Ringkasnya begini, Matius menaruh doa tadi dalam konteks Kotbah di Bukit (Mat 5-7) yang menggariskan dasar-dasar kehidupan mereka yang ingin masuk menjadi umat Kerajaan Surga.
Tetapi Lukas lebih menampilkan doa tadi sebagai cara Yesus membiarkan dirinya makin dipahami sebagai “sesama” oleh orang-orang yang dijumpainya dan yang menerimanya. Dapat dilihat kembali ulasan mengenai orang Samaria yang baik hati (Luk 10:25-37) dan kisah Marta dan Maria (Luk 10:38-42).
Doa yang diajarkan Yesus menurut Lukas itu memuat lima permohonan yang diawali dengan sapaan “Bapa”. Di sini terungkap keakraban Yesus dengan Tuhan Yang Mahakuasa.
Sebutan “Bapa” (kata Aramnya “Abba”) itu sebutan akrab tapi hormat yang biasa dipakai seorang anak kepada ayahnya, jadi agak berbeda dengan “Pak” yang bisa dipakai kepada siapa saja yang dihormati atau dituakan.

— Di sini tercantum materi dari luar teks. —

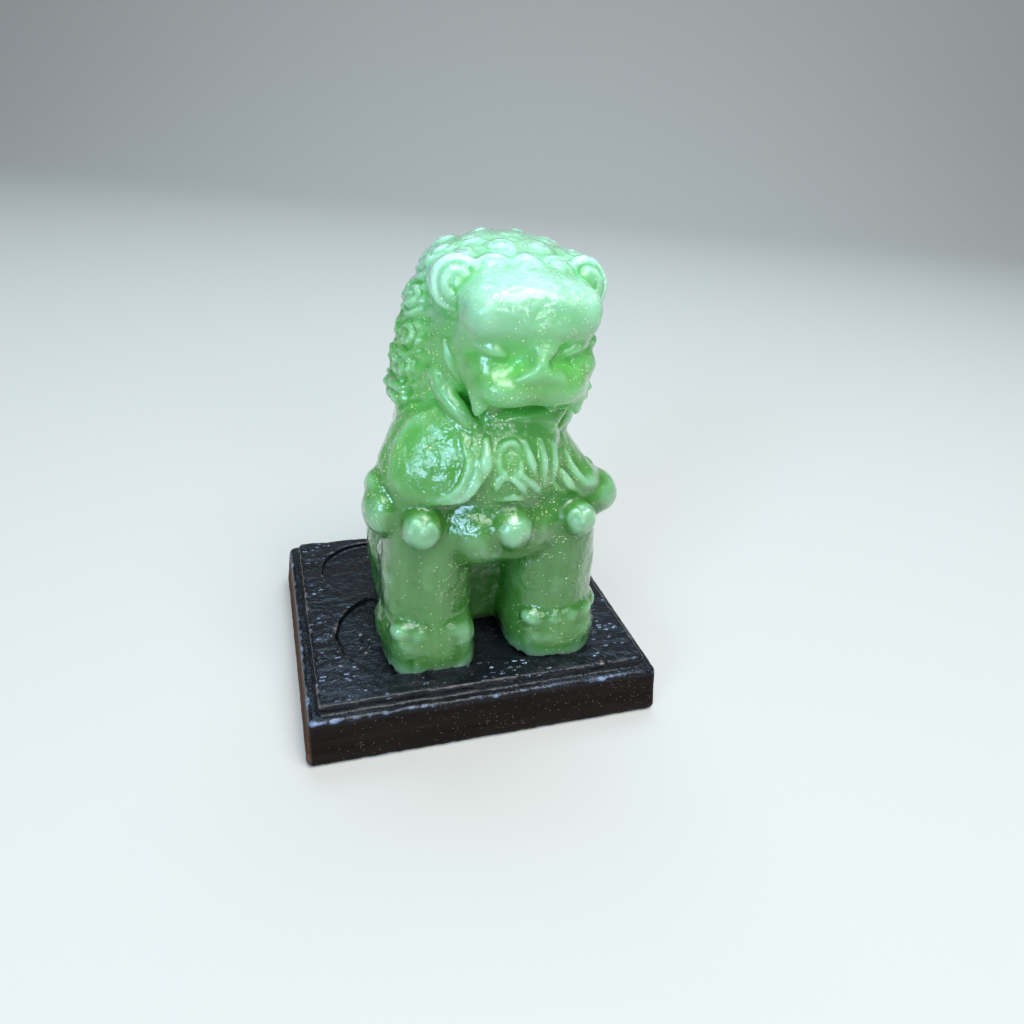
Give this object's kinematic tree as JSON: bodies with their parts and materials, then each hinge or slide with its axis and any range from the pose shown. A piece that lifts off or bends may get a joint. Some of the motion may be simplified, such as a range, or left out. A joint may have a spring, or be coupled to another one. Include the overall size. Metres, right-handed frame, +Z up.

Dengan mengajak murid-murid berani memanggil Tuhan dengan sebutan ini Yesus mau menaruh diri sebagai sesama dengan siapa saja yang bakal memakai doa ini.
(Matius mengungkapkan hal ini dengan “Bapa kami yang ada di surga”, untuk juga mengingatkan bahwa doa ini memang diserukan kepada Tuhan yang Mahakuasa yang ada di surga.)
Bekal yang diperoleh ialah sesama yang tak lain tak bukan Yesus sendiri. Adakah yang lebih memberi rasa aman?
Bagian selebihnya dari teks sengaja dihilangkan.